The analysis of genre evolution as a factor of socio-cultural change has not been particularly drawn attention to by historical discourse analysis, where "there have been studies of various genres at different periods, but no comprehensive accounts" (Brinton 145). Consequently, in addition to the implications for the analysis of men's magazines and problem pages in the UK, studies like the present one may open new vistas on the importance of generic evolution for observing socio-cultural change. As Fairclough stresses, genres are ways "of acting in its [sic] discourse aspect [...] which are tied to particular networks of social practices" (Analysing Discourse 216). This examination of men's magazines' problem pages in Britain confirms that genre-analysis theory provides invaluable mechanisms not only for disentangling the structure of specific genres, but also for identifying subgenres within parent genres.
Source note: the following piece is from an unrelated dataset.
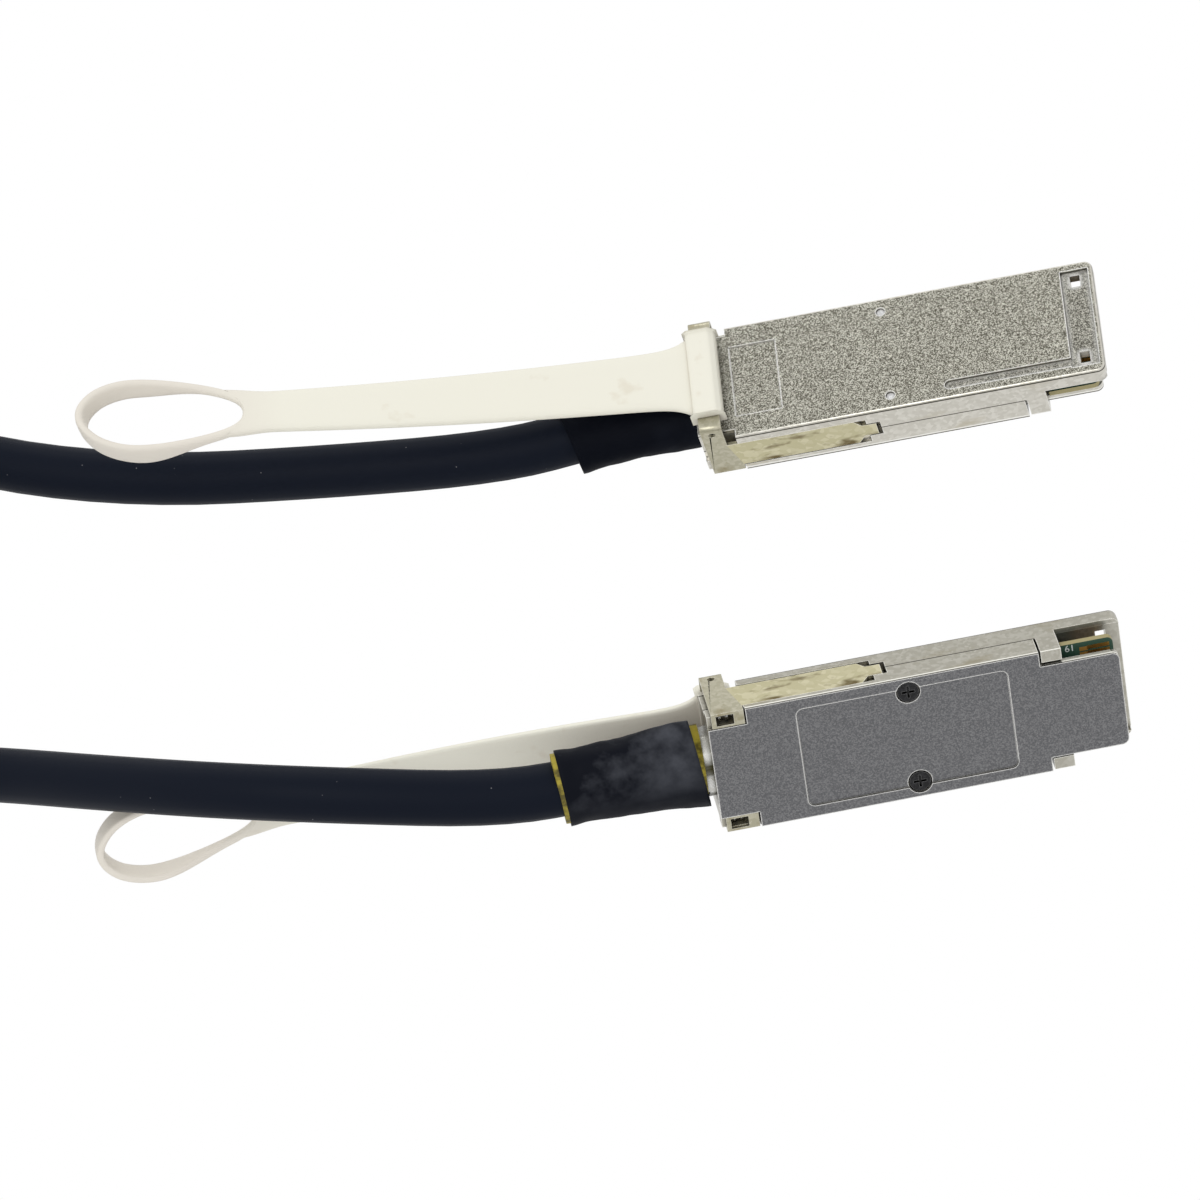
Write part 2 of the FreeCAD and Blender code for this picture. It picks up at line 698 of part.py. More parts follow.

In this respect, CDA is able to bridge the gap between the linguistic and the socio-cultural by deciphering how language and discourse are embedded in social and cultural processes. Used in combination, CDA may well account for the socio-cultural matrix of specific instances of generic evolution and change that genre-analysis theory may have helped to identify. This collaboration may be pushed forward through an analysis of how social and cultural changes, which CDA may have spotted in specific discourses, are actually articulated through an evolution of genres otherwise difficult to justify. In short, this piece of research substantiates the potential of CDA and genre theory for the analysis of the evolutionary character of media discourses in specific social and cultural formations.